The Government Agent of early British rule enjoyed more authority than his counterpart of today. He had close contact with the people whose affairs he administered in South Ceylon. Leonard Woolf was a keen person who had the power of human observation.

He projected an accurate picture of the peasants and the quality of living in the small community. He held a most influential and powerful position in Government.

The Civil Servants were the virtual rulers of Ceylon next to the Governor. They were entrusted with executive functions. They also had an important share in the judiciary. They were intelligent and able men. They did not favour any caste or community and their powers were not misused.

Leonard Woolf had enough leisure and therefore his contact with the people was more often immediate and personal. A story about an incident where a barber had harassed one of his customers in order to gain more money is related in Woolf's diaries.

An old man with one side of his face shaved and the other side unshaven rushed to the Government Agent and fell at his feet.

He complained that the barber in the bazaar after shaving one half of his face had refused to shave the other part unless he paid 50 cents.
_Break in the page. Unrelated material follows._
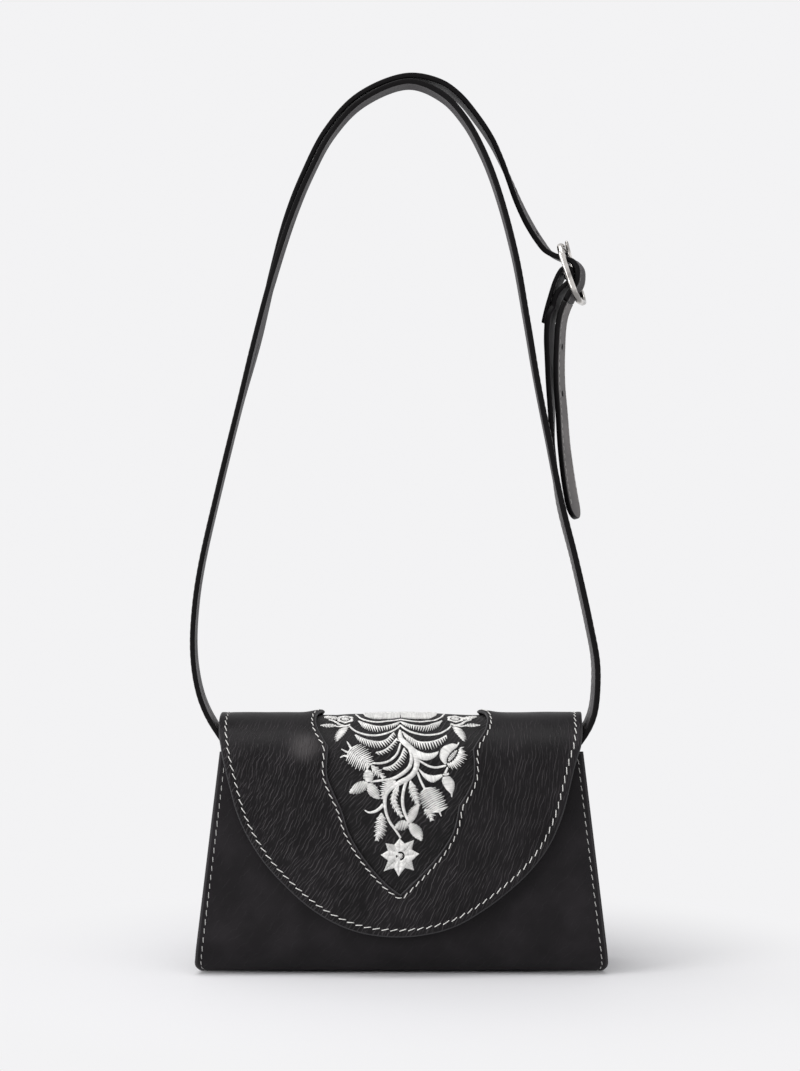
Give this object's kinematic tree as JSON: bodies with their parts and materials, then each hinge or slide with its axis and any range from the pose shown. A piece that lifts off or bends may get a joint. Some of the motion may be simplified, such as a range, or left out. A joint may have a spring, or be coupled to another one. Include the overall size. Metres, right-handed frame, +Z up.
{
  "type": "clutch bag",
  "caption": "Flap-front clutch bag of black leather with an embroidered scalloped inset and a doubled belt strap with a buckle.",
  "frame": {"origin": "middle of the flat base, on the surface that the bag stands on", "axes": "+Z up along the bag and the standing strap, +X along the width towards the buckle's side, -Y towards the flap's front"},
  "size_m": [0.2261, 0.0644, 0.4874],
  "materials": {
    "body_leather": "smooth semi-gloss black leather",
    "grained_leather": "grained, creased black leather",
    "inset_leather": "soft wrinkled black leather with off-white embroidery",
    "strap_leather": "firm black belt leather with burnished edges",
    "lining_cloth": "matt dark cloth",
    "board": "raw fibre board",
    "nickel": "polished nickel plate"
  },
  "bodies": {
    "root": {"body_wrap": "body_leather", "gusset_left": "body_leather", "gusset_right": "body_leather", "base_board": "board", "lining": "lining_cloth", "flap_seam_tab": "grained_leather", "snap_socket": "nickel", "snap_socket_washer": "nickel", "strap_end_front_left": "strap_leather", "strap_end_front_right": "strap_leather", "strap_end_rear_left": "strap_leather", "strap_end_rear_right": "strap_leather", "rivet_front_left": "nickel", "rivet_front_right": "nickel", "rivet_rear_left": "nickel", "rivet_rear_right": "nickel"},
    "flap": {"flap_outer": "grained_leather", "flap_inset": "inset_leather", "flap_stiffener": "board", "flap_lining": "lining_cloth", "snap_stud": "nickel", "snap_stud_washer": "nickel"},
    "strap": {"strap_front": "strap_leather", "strap_rear": "strap_leather", "strap_buckle_end": "strap_leather", "buckle_frame": "nickel"},
    "prong": {"buckle_prong": "nickel"},
    "tail": {"strap_tail": "strap_leather"}
  },
  "joints": [
    {"name": "flap_hinge", "type": "hinge", "parent": "root", "child": "flap", "pos_m": [0, 0.0268, 0.108], "axis": [-1, 0, 0], "range_deg": [0, 170]},
    {"name": "strap_swing", "type": "hinge", "parent": "root", "child": "strap", "pos_m": [0, 0, 0.123], "axis": [1, 0, 0], "range_deg": [-80, 80]},
    {"name": "prong_pivot", "type": "hinge", "parent": "strap", "child": "prong", "pos_m": [0.09277, 0.00896, 0.37886], "axis": [0.2588, 0.9659, 0], "range_deg": [0, 4]},
    {"name": "tail_swing", "type": "hinge", "parent": "strap", "child": "tail", "pos_m": [0.09315, 0.00886, 0.3632], "axis": [-0.2588, -0.9659, 0], "range_deg": [0, 60]}
  ]
}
The price of a shave at that time was only 5 cents. Immediately the barber was sent for and he appeared accompanied by a crowd of spectators. The decision was that if he cut the client's face carelessly he was to pay 50 cents to the client. The operation was completed under a coconut tree before a large crowd of spectators jeering at the barber who with a rouged face performed his action with the greatest care not to injure the customer. This incident had occurred when the G.A. was in circuit in the villages.

In 1911 Leonard Woolf went to England on an year's leave where he married Virginia an old school friend but at the end of his leave he resigned from the Ceylon Civil Service to devote his time in literary pursuits in England.

He became a writer, publisher and an editor. Woolf visited Sri Lanka in the year 1960 at the age of 80 and made a sentimental visit to Hambantota District where he had spent 3 years from 1908 to 1911.